Restate, word for word, all of the material shown below.

§ Data
■ ■ ■ ■ ■ ■ ■
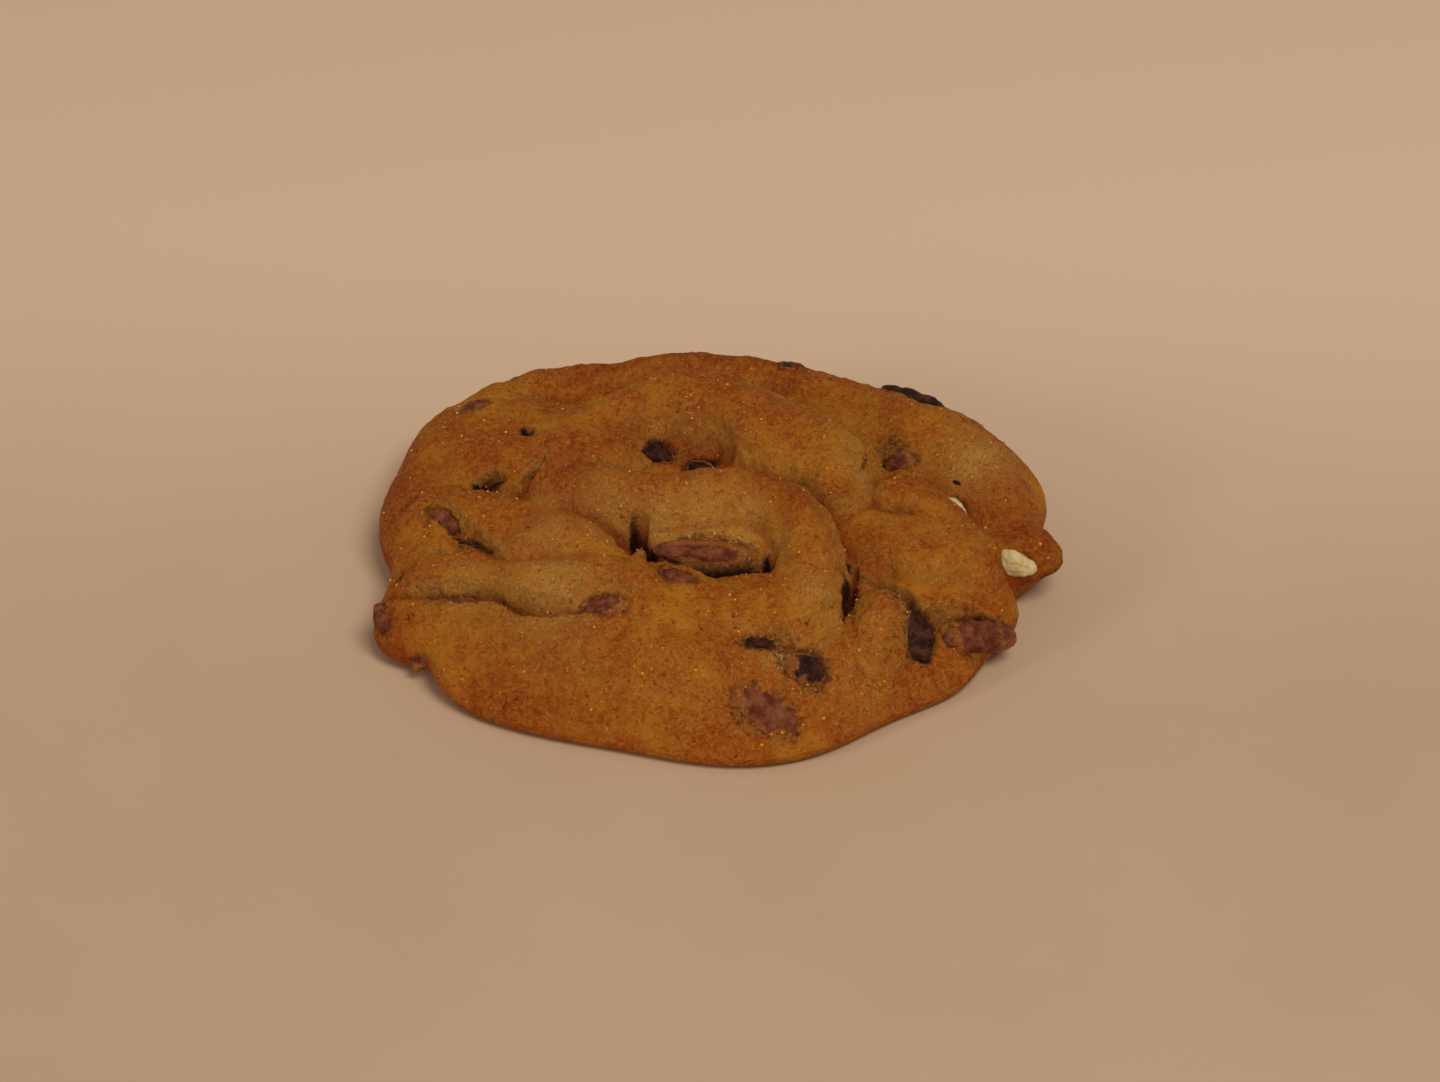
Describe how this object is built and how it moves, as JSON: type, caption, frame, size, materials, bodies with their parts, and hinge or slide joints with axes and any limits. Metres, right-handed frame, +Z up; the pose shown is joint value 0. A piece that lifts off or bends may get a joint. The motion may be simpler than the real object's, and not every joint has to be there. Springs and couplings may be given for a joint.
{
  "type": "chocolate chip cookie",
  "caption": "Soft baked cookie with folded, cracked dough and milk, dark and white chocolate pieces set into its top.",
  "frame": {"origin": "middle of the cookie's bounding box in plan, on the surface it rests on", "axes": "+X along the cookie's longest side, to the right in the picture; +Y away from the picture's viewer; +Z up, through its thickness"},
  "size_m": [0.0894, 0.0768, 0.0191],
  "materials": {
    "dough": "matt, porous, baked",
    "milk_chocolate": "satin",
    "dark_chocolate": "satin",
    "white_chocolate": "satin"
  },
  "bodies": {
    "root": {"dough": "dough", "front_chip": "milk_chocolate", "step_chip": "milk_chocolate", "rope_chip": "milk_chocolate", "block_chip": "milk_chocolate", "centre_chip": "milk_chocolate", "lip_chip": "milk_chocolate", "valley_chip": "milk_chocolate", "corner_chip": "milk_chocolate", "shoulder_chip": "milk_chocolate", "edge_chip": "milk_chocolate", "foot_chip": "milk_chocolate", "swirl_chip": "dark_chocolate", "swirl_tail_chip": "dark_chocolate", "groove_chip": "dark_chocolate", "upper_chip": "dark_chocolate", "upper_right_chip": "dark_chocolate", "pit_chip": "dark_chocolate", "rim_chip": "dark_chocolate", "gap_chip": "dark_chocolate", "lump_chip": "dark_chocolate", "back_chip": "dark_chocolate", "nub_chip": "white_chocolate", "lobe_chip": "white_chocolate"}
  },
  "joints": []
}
■ ■ ■ ■ ■ ■ ■
§ Response to the exercise
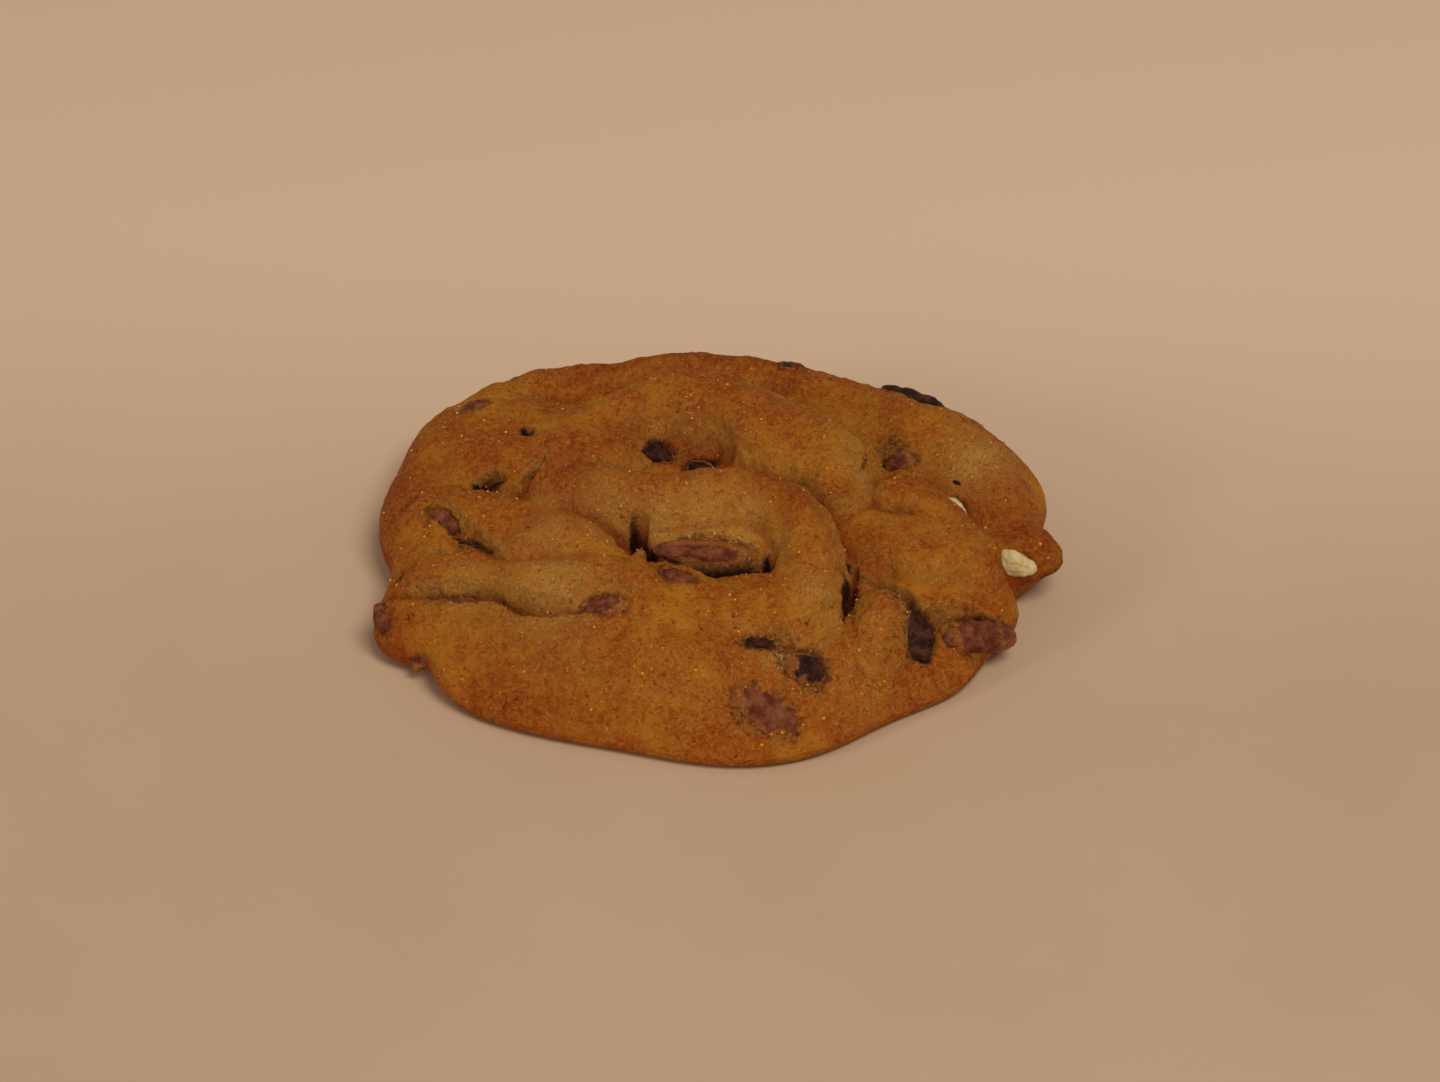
Describe how this object is built and how it moves, as JSON: type, caption, frame, size, materials, bodies with their parts, and hinge or slide joints with axes and any limits. Metres, right-handed frame, +Z up; the pose shown is joint value 0. A piece that lifts off or bends may get a joint. The motion may be simpler than the real object's, and not every joint has to be there. Springs and couplings may be given for a joint.
{
  "type": "chocolate chip cookie",
  "caption": "Soft baked cookie with folded, cracked dough and milk, dark and white chocolate pieces set into its top.",
  "frame": {"origin": "middle of the cookie's bounding box in plan, on the surface it rests on", "axes": "+X along the cookie's longest side, to the right in the picture; +Y away from the picture's viewer; +Z up, through its thickness"},
  "size_m": [0.0894, 0.0768, 0.0191],
  "materials": {
    "dough": "matt, porous, baked",
    "milk_chocolate": "satin",
    "dark_chocolate": "satin",
    "white_chocolate": "satin"
  },
  "bodies": {
    "root": {"dough": "dough", "front_chip": "milk_chocolate", "step_chip": "milk_chocolate", "rope_chip": "milk_chocolate", "block_chip": "milk_chocolate", "centre_chip": "milk_chocolate", "lip_chip": "milk_chocolate", "valley_chip": "milk_chocolate", "corner_chip": "milk_chocolate", "shoulder_chip": "milk_chocolate", "edge_chip": "milk_chocolate", "foot_chip": "milk_chocolate", "swirl_chip": "dark_chocolate", "swirl_tail_chip": "dark_chocolate", "groove_chip": "dark_chocolate", "upper_chip": "dark_chocolate", "upper_right_chip": "dark_chocolate", "pit_chip": "dark_chocolate", "rim_chip": "dark_chocolate", "gap_chip": "dark_chocolate", "lump_chip": "dark_chocolate", "back_chip": "dark_chocolate", "nub_chip": "white_chocolate", "lobe_chip": "white_chocolate"}
  },
  "joints": []
}